Thank God my dad didn’t pay the ultimate price for his beliefs like Charlie did.

I’ll address more of my thoughts on the matter and the implications of all this later.. but for now, this is about Charlie and his movement.

Where were YOU when you heard the news?

I get NYT notifications every day and after receiving the one stating he had been shot, I somehow dismissed it as, “Oh but he’ll be fine. They’re probably making a bigger deal out of it out of an abundance of caution.” Then we left for our play date.

It wasn’t until later that day that I was homeschooling our oldest when I received another notification stating that he had passed away. I don’t keep my phone near me while homeschooling but somehow I thought to check my notifications right then, I guess, before sitting down.

I called my husband to tell him and we were both in shock. Our son was painting an apple tree with watercolors as we were chatting, blissfully unaware (as kids should be) of the strange sensations I was grappling with. Our “class” didn’t last very long that day, partly because I couldn’t focus a whole lot. His apple tree turned out awesome, though.

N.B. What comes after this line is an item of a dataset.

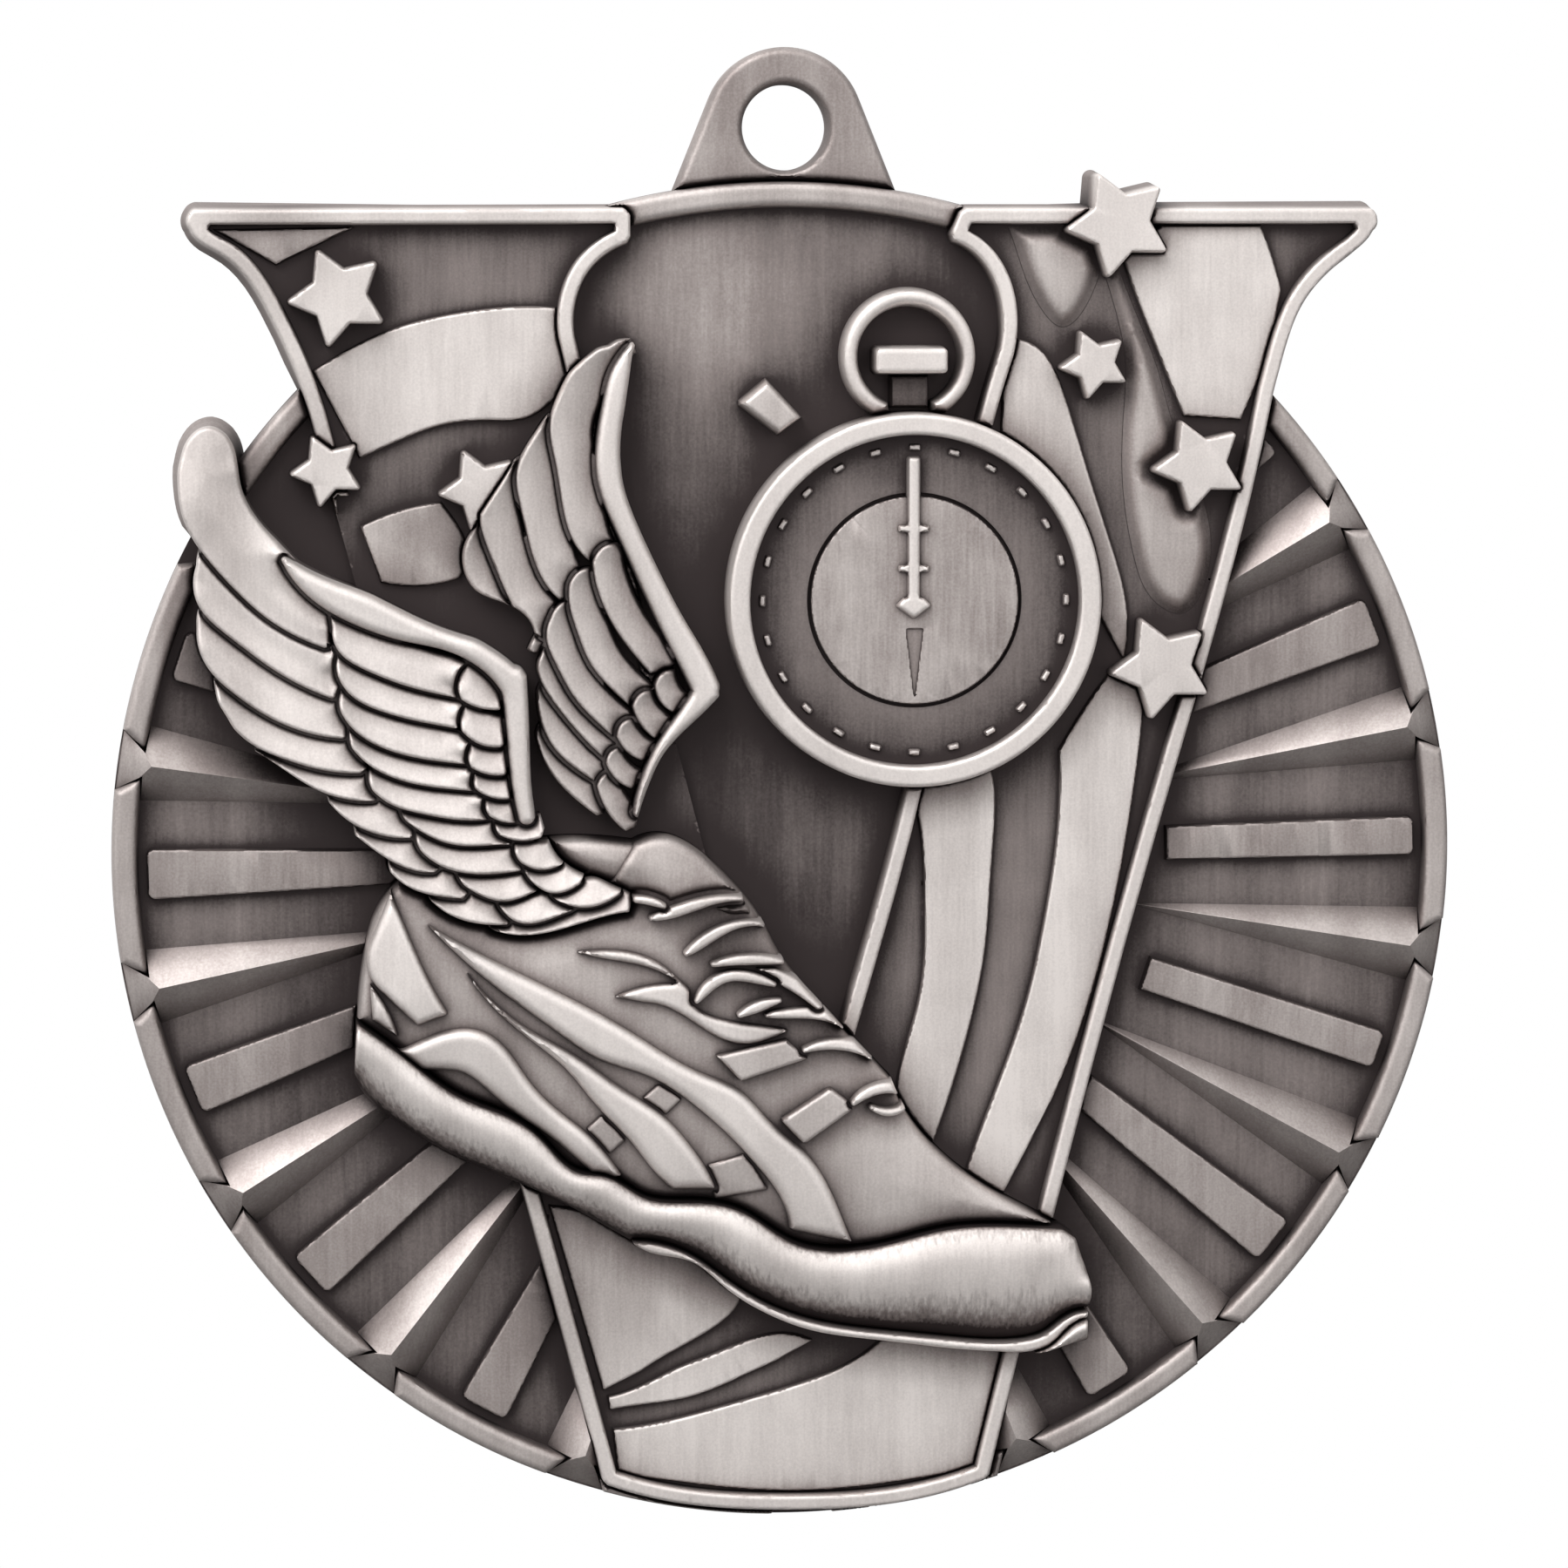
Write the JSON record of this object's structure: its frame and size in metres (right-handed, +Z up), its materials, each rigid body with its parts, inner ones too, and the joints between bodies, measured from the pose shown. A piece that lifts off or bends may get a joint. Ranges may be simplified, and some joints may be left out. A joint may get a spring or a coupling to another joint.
{
  "type": "sports finisher medal",
  "caption": "Round die-cast finisher medal with a V frame, a winged running shoe, a stopwatch, stars and a sunburst in relief, and a tab with a ribbon hole.",
  "frame": {"origin": "centre of the round disc, on its flat back face", "axes": "+Z up towards the ribbon tab, +X to the viewer's right, the decorated front faces -Y"},
  "size_m": [0.0508, 0.004, 0.0558],
  "materials": {
    "dark_field": "dark antique patina left in the low ground of the casting",
    "brushed_silver": "antique silver plating, brushed, half toned down by patina",
    "bright_relief": "antique silver plating, rubbed bright on the high relief"
  },
  "bodies": {
    "root": {"band_rungs": "bright_relief", "base_stripes": "brushed_silver", "crown_stem": "dark_field", "dial_centre": "brushed_silver", "dial_ticks": "bright_relief", "disc_rim": "brushed_silver", "eyestay": "bright_relief", "far_wing_base": "bright_relief", "far_wing_bone": "bright_relief", "far_wing_coverts": "bright_relief", "far_wing_primaries": "bright_relief", "far_wing_scapulars": "bright_relief", "hanger_loop": "brushed_silver", "heel_tab": "bright_relief", "lace_straps": "bright_relief", "lap_button": "bright_relief", "left_stars": "bright_relief", "left_stripes": "brushed_silver", "lower_stripes": "brushed_silver", "medal_disc": "dark_field", "near_wing_base": "bright_relief", "near_wing_bone": "bright_relief", "near_wing_coverts": "bright_relief", "near_wing_primaries": "bright_relief", "near_wing_scapulars": "bright_relief", "outsole_edge": "bright_relief", "right_folds": "dark_field", "right_stars": "bright_relief", "right_stripes": "brushed_silver", "shoe_laces": "bright_relief", "shoe_midsole": "bright_relief", "shoe_tongue": "dark_field", "shoe_upper": "bright_relief", "side_bands": "bright_relief", "stopwatch_bezel": "bright_relief", "stopwatch_bow": "bright_relief", "stopwatch_crown": "bright_relief", "stopwatch_dial": "brushed_silver", "stopwatch_hand": "bright_relief", "sunburst_bars": "brushed_silver", "sunburst_pleats": "brushed_silver", "v_border": "bright_relief", "v_plate": "dark_field"}
  },
  "joints": []
}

The past couple of days have been a blur news-wise. Thank God for my family who helps me my TRUE focus in check because I’m heartbroken for Erika and their kids. Here she is bravely talking about her husband, the future of their organization, and their kids. The past where I lost it is when she tells viewers about the time her daughter asked where Daddy was. Watch for yourself and try not to at least to tear up:

I feel compelled to share that if you want to find out more about Turning Point USA, incl. how to join a chapter and donate to the organization–and to Erika’s family if you feel inclined–go to TPUSA . com.

I can sense a shift and I’m looking forward to seeing how us Conservatives will embrace it.

I pray Charlie’s in Heaven watching out (and praying) for his family and his movement, that his family finds solace in due time, and that we stay strong, wise, and brave.